INTRODUCTION

During Leg 178, cores were obtained from multiple holes at Sites 1095 and 1096, located on a sediment drift on the upper continental rise of the Antarctic Peninsula Pacific margin, mainly by use of the advanced piston corer (APC) at shallow subbottom depths. These two sites were selected to be complementary. Site 1096 lies on the proximal part of Sediment Drift 7, where sedimentation rates were known to be higher and thus where the younger part of the drift section could be sampled in expanded form. At the more distal Site 1095, the older part of the drift is more accessible because the younger part is thinner. The sediment drifts contain a high-resolution record of the glacial state of the adjacent continent. At Site 1095, in ~3842 m water depth, Hole 1095A was cored to 87.3 meters below sea floor (mbsf) with 99.1% recovery, Hole 1095B was cored to 570.2 mbsf (487.2-m cored section) with 79.2% recovery, and Hole 1095D was cored to 84.6 mbsf with 93.3% recovery. At Site 1096, in ~3152 m water depth, Hole 1096A was cored to 140.7 mbsf with 84.2% recovery, Hole 1096B was cored to 260.6 mbsf with 80.5% recovery, and Hole 1096C was cored to 607.7 mbsf (409.9-m cored section) with 84.2% recovery.

The objective of multiple coring, a common Ocean Drilling Program (ODP) practice for paleoenvironmental studies usually involving triple coring, is to obtain a continuous sediment column that allows high-resolution sampling of undisturbed core. Coring depths are offset between holes so that the cores overlap. It is necessary then to produce an optimal "spliced" sediment column, usually aboard ship, to permit informed sampling, by correlating measurements of core physical properties between holes. A common composite depth scale is produced that allows the combination of selected sections of cores from different holes into an optimal spliced column. During Leg 178, not all sites were multiple cored and the main objectives were usually deeper in the drift. Only one site, Site 1098, was fully triple cored (see Acton et al., Chap. 5, this volume).

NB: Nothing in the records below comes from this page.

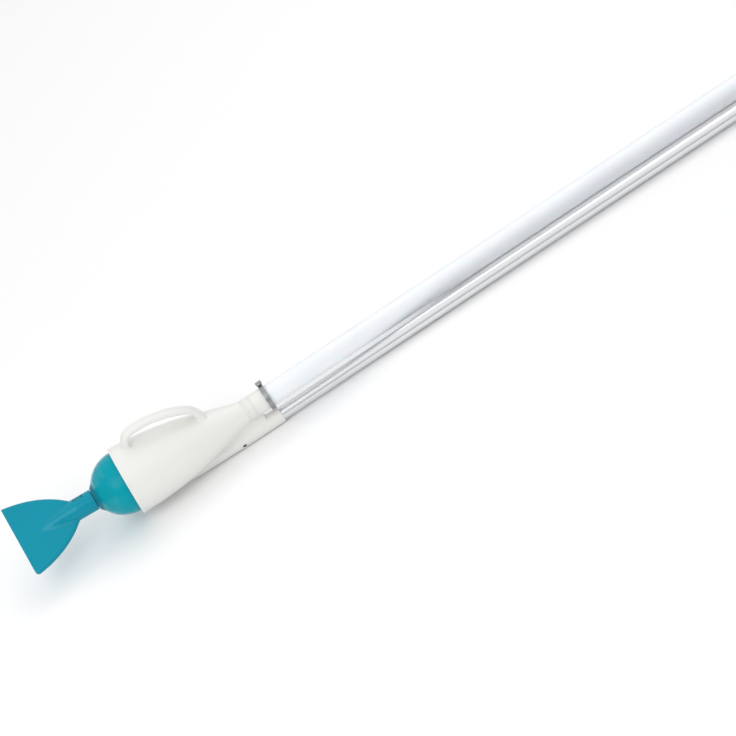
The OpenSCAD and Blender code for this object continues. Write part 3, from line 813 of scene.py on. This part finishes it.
class BuildShell(bpy.types.Operator):
    """Models the bell-shaped body with its handle and pole socket as one blended shell"""
    bl_idname = "vacuum.shell"
    bl_label = "Body shell"

    smooth_angle = 62
    front_swell, front_share = 0.5, 0.2      # of the handle, and over which share of it
    rear_swell, rear_share = 0.45, 0.22
    flat_side, flat_face = 0.36, 0.5         # how square its section is
    nose_rise, nose_round = 5, 50
    button_drop = math.radians(20.6)
    button_hole_r = 4.05
    throat_r = 16.7
    ledge_r, ledge_front, ledge_back = 59.0, -21, -24

    def execute(self, context):
        s = context.scene.vacuum_sizes
        bell = turned([(0, 2), (s.rim_radius, 2)] + skin_line(s)
                      + [(s.tail_radius, -s.body_length - 8), (0, -s.body_length - 8)],
                      head_point(0, 0, 0), HEAD_AXIS, HEAD_UP, 128)
        shell = joined(bell, self.handle(s), self.socket(s), self.web())
        modify(shell, "REMESH", mode="VOXEL", voxel_size=s.fillet * MM)
        modify(shell, "SMOOTH", factor=0.5, iterations=s.smoothing)
        self.hollow(shell, s)
        finish_piece(shell, "shell", "head", "white_body", "body_shell", angle=self.smooth_angle)
        return {"FINISHED"}

    def handle(self, s):
        """A strap with rounded edges that swells where it joins the body."""
        line = through([(-p * s.body_length, skin_radius(s, p * s.body_length) + h)
                        for p, h in HANDLE_LINE], 5)
        rings = []
        last = len(line) - 1
        for i, (along, up) in enumerate(line):
            a0, u0 = line[max(i - 1, 0)]
            a1, u1 = line[min(i + 1, last)]
            d = math.hypot(a1 - a0, u1 - u0)
            normal = (-(u1 - u0) / d, (a1 - a0) / d)
            t = i / last
            swell = (1 + self.front_swell * (1 - ramp(t / self.front_share))
                     + self.rear_swell * (1 - ramp((1 - t) / self.rear_share)))
            half_w = s.handle_width / 2 * (0.94 + 0.06 * swell)
            half_t = s.handle_thickness / 2 * (1 + 0.8 * (swell - 1))
            ring = []
            for k in range(40):
                a = 2 * math.pi * k / 40
                x, y = math.cos(a), math.sin(a)
                side = math.copysign(abs(x) ** self.flat_side, x) * half_w
                out = math.copysign(abs(y) ** self.flat_face, y) * half_t
                ring.append(head_point(up + normal[1] * out, side, along + normal[0] * out))
            rings.append(ring)
        return lofted(rings)

    def socket(self, s):
        """The pole's socket: a blunt nose that grows out of the body, then a straight sleeve."""
        nose_x = 0.276 * s.body_length
        bend_x = TAIL_X - 39
        run = math.hypot(bend_x - nose_x, self.nose_rise)
        r = POLE_Z - 0.4
        outline = [(0, 0)]
        for i in range(1, 13):
            t = (i / 12) ** 1.5
            outline.append((r * math.sqrt(1 - (1 - t) ** 2), self.nose_round * t))
        nose = turned(outline + [(r, run), (0, run)],
                      rim_point(nose_x, 0, POLE_Z + self.nose_rise),
                      Vector((bend_x - nose_x, 0, -self.nose_rise)), SIDE, 48)
        sleeve = turned([(0, 0), (POLE_Z, 0), (POLE_Z, 105), (0, 105)],
                        rim_point(bend_x - 7, 0, POLE_Z), ROW, SIDE, 64)
        return joined(nose, sleeve)

    def web(self):
        """Fills the corner between the tail and the socket, and runs on under the cuff."""
        def squared(value, power):
            return math.copysign(abs(value) ** power, value)

        rings = []
        for x, top, half in ((140, 66, 12.5), (190, 64, 11.5), (225, 58, 10.5),
                             (TAIL_X - 4, 50, 10), (TAIL_X + 26, 48.5, 10)):
            middle, high = (top + POLE_Z) / 2, (top - POLE_Z) / 2
            rings.append([rim_point(x, half * squared(math.cos(a), 0.7),
                                    middle + high * squared(math.sin(a), 0.8))
                          for a in (2 * math.pi * k / 24 for k in range(24))])
        return lofted(rings)

    def hollow(self, shell, s):
        """Cuts the ends square, and opens the body, the pole's bore and the button's hole."""
        cut(shell, turned([(0, 0), (90, 0), (90, 30), (0, 30)], head_point(0, 0, 0), HEAD_AXIS,
                          HEAD_UP, 48))
        cut(shell, box((TAIL_X, -60, WEB_TOP), (TAIL_X + 60, 60, 200)))
        cut(shell, turned([(0, 0), (CUFF_R, 0), (CUFF_R, 60), (0, 60)],
                          rim_point(TAIL_X, 0, SPIGOT_Z), ROW, UP, 96))
        cut(shell, box((TAIL_X + SOCKET_LEN, -60, -20), (TAIL_X + 80, 60, 200)))
        cut(shell, box((60, -60, -20), (TAIL_X + 80, 60, 0)))
        inner = s.rim_radius - s.wall
        wall = [(r - s.wall, a) for r, a in skin_line(s)
                if -s.body_length + 16 < a < self.ledge_back]
        cut(shell, turned([(0, 4), (inner, 4), (inner, self.ledge_front),
                           (self.ledge_r, self.ledge_front), (self.ledge_r, self.ledge_back),
                           (wall[0][0], self.ledge_back)] + wall
                          + [(self.throat_r, -s.body_length + 14),
                             (self.throat_r, -s.body_length - 12), (0, -s.body_length - 12)],
                          head_point(0, 0, 0), HEAD_AXIS, HEAD_UP, 128))
        cut(shell, turned([(0, 0), (POLE_BORE_R, 0), (POLE_BORE_R, 200), (0, 200)],
                          rim_point(TAIL_X - 78, 0, POLE_Z), ROW, UP, 64))
        out = Vector((0, -math.cos(self.button_drop), -math.sin(self.button_drop)))
        cut(shell, turned([(0, 9), (self.button_hole_r, 9), (self.button_hole_r, 20), (0, 20)],
                          rim_point(TAIL_X - BUTTON_X, 0, POLE_Z), out, ROW, 32))


class BuildTrim(bpy.types.Operator):
    """Turns the lips that finish the rim, the socket's mouth and the tail"""
    bl_idname = "vacuum.trim"
    bl_label = "Lips"

    def execute(self, context):
        s = context.scene.vacuum_sizes
        r = s.rim_radius
        lip = turned([(r - 2.4, -5), (r + 0.1, -5.2), (r + 0.55, -4.7), (r + 0.6, -0.7),
                      (r + 0.1, -0.05), (r - 0.6, 0.25), (r - 1.9, 0.25), (r - 2.45, -0.2),
                      (r - 2.4, -5)],
                     head_point(0, 0, 0), HEAD_AXIS, HEAD_UP, 160)
        finish_piece(lip, "rim_lip", "head", "white_body")
        mouth = turned([(POLE_BORE_R, 0), (POLE_BORE_R, 4.3), (13.1, 4.8), (15.2, 4.8),
                        (15.75, 4.3), (15.78, 0.4), (15.4, 0)],
                       rim_point(TAIL_X + 49.4, 0, POLE_Z), ROW, UP, 96)
        finish_piece(mouth, "socket_lip", "head", "white_body")
        seam = turned([(19.0, 0), (21.2, 0), (22.35, 0.5), (22.4, 1.6), (21.9, 2.2), (19, 2.2)],
                      rim_point(TAIL_X - 0.2, 0, SPIGOT_Z), ROW, UP, 96)
        finish_piece(seam, "tail_ring", "head", "white_body")
        return {"FINISHED"}


class BuildClamp(bpy.types.Operator):
    """Turns the hose clamp's band and cuts the screw's slots along it"""
    bl_idname = "vacuum.clamp"
    bl_label = "Hose clamp"

    slot_count = 44
    slot_lean = math.radians(12)
    slot_long, slot_wide, slot_deep = 5.2, 1.3, 0.9
    band_r, band_middle = 26.0, 4.5

    def execute(self, context):
        centre = rim_point(CUFF_END_X, 0, SPIGOT_Z)
        outline = [(25.2, 0.9), (25.2, 8.1), (22.1, 8.1), (21.7, 8.5), (21.7, 8.9), (25.5, 9.0),
                   (25.95, 8.7), (26.0, 8.1), (26.0, 0.9), (25.95, 0.3), (25.5, 0.0),
                   (21.7, 0.1), (21.7, 0.5), (22.1, 0.9), (25.2, 0.9)]
        band = turned(outline, centre, ROW, SIDE, 144)
        slots = []
        for i in range(self.slot_count):
            a = 2 * math.pi * i / self.slot_count
            out = Vector((0, math.cos(a), math.sin(a)))
            begin()
            bpy.ops.mesh.primitive_cube_add(size=1)
            slot = bpy.context.object
            along = ROW * math.cos(self.slot_lean) + ROW.cross(out) * math.sin(self.slot_lean)
            for v in slot.data.vertices:
                v.co = centre + (ROW * self.band_middle + along * v.co.x * self.slot_long
                                 + along.cross(out) * v.co.y * self.slot_wide
                                 + out * (self.band_r + v.co.z * self.slot_deep)) * MM
            slot.data.update()
            slots.append(slot)
        tool = joined(*slots)
        tidy(tool, dist=1e-8)
        cut(band, tool)
        finish_piece(band, "clamp_strap", "head", "steel", "clamp_band")
        return {"FINISHED"}


class BuildNozzle(bpy.types.Operator):
    """Models the hollow fan nozzle with its round neck, ridge and slot mouth"""
    bl_idname = "vacuum.nozzle"
    bl_label = "Nozzle"

    neck_z = 66.367
    shoulder_z = 107.467
    neck_r = 20.5
    bore_r = 17.05
    wall = 2
    ridge_len = 76           # how far the neck's round runs out along the fan
    corner_r = 8             # of the mouth's one rounded corner
    blend = 6.0              # between the ridge and the fan
    around = 112             # points in each ring
    window_low, window_high = (15.0, -4.5, 82.47), (24.0, 4.5, 102.47)

    def section(self, s, z, inset):
        """One closed ring of the fan at a place ahead of the shoulder."""
        t = max(z, 0) / s.fan_length
        side = bezier(((0, self.neck_r), (0.253, 0.675 * s.mouth_half),
                       (0.59, 0.912 * s.mouth_half), (1, s.mouth_half)), 60)
        half = s.mouth_half
        for (t0, w0), (t1, w1) in zip(side, side[1:]):
            if t0 <= t <= t1:
                half = w0 + (w1 - w0) * (t - t0) / (t1 - t0)
                break
        thick = s.fan_thickness / 2
        ridge = thick + (self.neck_r - thick) * max(0.0, 1 - max(z, 0) / self.ridge_len) ** 1.2
        near = half
        left = s.fan_length - z
        if left < self.corner_r:
            near = half - self.corner_r + math.sqrt(
                max(self.corner_r ** 2 - (self.corner_r - left) ** 2, 0))
        low, high = -near + inset * 1.25, half - inset * 1.25
        thick -= inset
        ridge = max(ridge - inset, thick)
        mid, span = (low + high) / 2, (high - low) / 2
        edge = min(thick, span)
        ring = []
        for k in range(self.around):
            a = 2 * math.pi * (k + 0.5) / self.around
            w = span * math.cos(a)
            from_edge = span - abs(w)
            slab = thick
            if from_edge < edge:
                slab = thick * math.sqrt(max(1 - (1 - from_edge / edge) ** 2, 0))
            at = mid + w
            bulge = math.sqrt(max(ridge ** 2 - at ** 2, 0)) if abs(at) < ridge else 0.0
            m = max(slab, bulge)
            near_by = max(self.blend - abs(slab - bulge), 0) / self.blend
            fade = min(1, t * 6, from_edge / 12, (ridge - thick) / 5)
            m += near_by * near_by * self.blend * 0.25 * fade
            ring.append((math.copysign(m, math.sin(a)), at))
        return ring

    def execute(self, context):
        s = context.scene.vacuum_sizes
        rings = []

        def circle(z, r):
            rings.append([nozzle_point(r * math.sin(a), r * math.cos(a), z)
                          for a in (2 * math.pi * (k + 0.5) / self.around
                                    for k in range(self.around))])

        def fan(z, inset):
            rings.append([nozzle_point(up, side, self.shoulder_z + z)
                          for up, side in self.section(s, z, inset)])

        circle(self.neck_z, self.bore_r + 0.5)
        circle(self.neck_z, self.neck_r - 0.6)
        circle(self.neck_z + 0.6, self.neck_r)
        for z in (2, 12, 24, 34):
            circle(self.neck_z + z, self.neck_r)
        length = s.fan_length
        outside = ([0, 2, 4, 6, 9, 12] + [15 + 4.2 * i for i in range(22)]
                   + [length - self.corner_r + x for x in (0.2, 1.8, 3.2, 4.6, 5.8, 6.8, 7.4)])
        for z in outside:
            fan(z, 0)
        fan(length - 0.15, 0.45)
        fan(length - 0.15, 1.6)
        for z in reversed([z for z in outside if 8 < z < length - 1]):
            fan(z, self.wall)
        circle(self.shoulder_z + 2, self.bore_r)
        circle(self.neck_z + 20, self.bore_r)
        circle(self.neck_z + 0.5, self.bore_r)
        nozzle = lofted(rings, closed_along=True)
        cut(nozzle, self.window())
        finish_piece(nozzle, "nozzle_fan", "nozzle_assembly", "teal", "nozzle", angle=32)
        return {"FINISHED"}

    def window(self):
        """The cut in the neck's top for the latch, with rounded corners."""
        begin()
        bpy.ops.mesh.primitive_cube_add(size=1)
        obj = bpy.context.object
        for v in obj.data.vertices:
            corner = (high if c > 0 else low
                      for c, low, high in zip(v.co, self.window_low, self.window_high))
            v.co = nozzle_point(*corner, LATCH_TURN)
        obj.data.update()
        tidy(obj)
        modify(obj, "BEVEL", width=1.2 * MM, segments=3)
        return obj


class DressParts(bpy.types.Operator):
    """Gives the carried-over CAD parts their finishes"""
    bl_idname = "vacuum.parts"
    bl_label = "Finishes"

    def execute(self, context):
        slots = {p["node"]: p["material_slot"] for p in frame["record"]["subparts"]}
        for name, slot in slots.items():
            if not NODES[name].hide_render:
                give_material(NODES[name], slot)
        return {"FINISHED"}


class VacuumPanel(bpy.types.Panel):
    """Lists the pieces of the vacuum head"""
    bl_idname = "VIEW3D_PT_vacuum"
    bl_label = "Vacuum head"
    bl_space_type = "VIEW_3D"
    bl_region_type = "UI"
    bl_category = "Vacuum head"

    def draw(self, context):
        for step in STEPS:
            self.layout.operator(step.bl_idname)
        for settings in ("vacuum_sizes", "vacuum_hose", "vacuum_colours", "vacuum_stage"):
            column = self.layout.box()
            group = getattr(context.scene, settings)
            for key in group.bl_rna.properties.keys():
                if key not in ("rna_type", "name"):
                    column.prop(group, key)


STEPS = (BuildStage, BuildHose, BuildShell, BuildTrim, BuildClamp, BuildNozzle, DressParts)
SETTINGS = (("vacuum_sizes", VacuumSizes), ("vacuum_hose", HoseSizes),
            ("vacuum_colours", VacuumColours), ("vacuum_stage", StageSettings))


def register():
    for name, group in SETTINGS:
        bpy.utils.register_class(group)
        setattr(bpy.types.Scene, name, PointerProperty(type=group))
    for c in (*STEPS, VacuumPanel):
        bpy.utils.register_class(c)


def unregister():
    for c in (VacuumPanel, *reversed(STEPS)):
        bpy.utils.unregister_class(c)
    for name, group in reversed(SETTINGS):
        delattr(bpy.types.Scene, name)
        bpy.utils.unregister_class(group)


def main():
    """Builds everything in order."""
    register()
    make_materials(bpy.context.scene.vacuum_colours)
    for step in STEPS:
        space, name = step.bl_idname.split(".")
        getattr(getattr(bpy.ops, space), name)()
    begin()


if __name__ == "__main__":
    main()
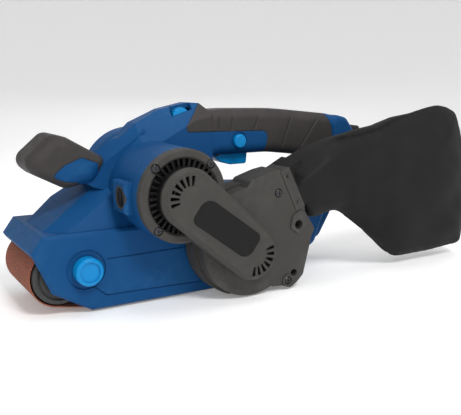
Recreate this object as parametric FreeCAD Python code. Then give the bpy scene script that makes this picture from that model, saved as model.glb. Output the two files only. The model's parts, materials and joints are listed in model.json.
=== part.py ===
"""Handheld belt sander, as separate solids in one frame, in millimetres.

+X points to the rear (handle and dust bag), -Y to the drive side, +Z up.
The origin is the middle of the sanding face, on the outside of the sanding belt.
"""
import FreeCAD, Part
import math
import os

V = FreeCAD.Vector

# ---------------------------------------------------------------- driving dimensions
BELT_WIDTH = 75.0
BELT_THICK = 1.0
BELT_GAP = 0.3                      # belt to the rollers and pad it runs on
FRONT_X, FRONT_Z, FRONT_R = -88.0, 31.4, 23.6
DRIVE_X, DRIVE_Z, DRIVE_R = 64.0, 42.5, 21.5
PLATEN_FRONT, PLATEN_REAR, PLATEN_EDGE_R = -56.0, 38.0, 4.0
CROWN = 1.0                         # how much smaller the front roller's ends are

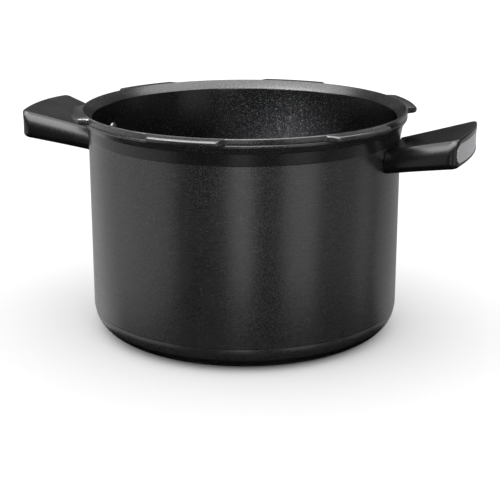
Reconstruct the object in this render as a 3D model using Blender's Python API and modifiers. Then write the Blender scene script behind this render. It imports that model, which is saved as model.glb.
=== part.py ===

The effect of multiple coring at shallow subbottom depth at both of the sites reported here was duplication; very rarely were three cores available from which sections for splicing could be chosen. This degree of cover created more coring gaps than would have been likely with triple coring and restricted the choice of section. Some correlations between cores reported here are speculative, and a few are probably wrong; the spliced sections are inevitably less secure than for the usual triple-cored sites. Nevertheless, the greater time available postcruise and the opportunity to consider the available, less-than-perfect data sets at length have resulted in a revised calculation of mean composite depths and creation of spliced sections that are probably an improvement over the shipboard version (Shipboard Scientific Party, 1999b, 1999c).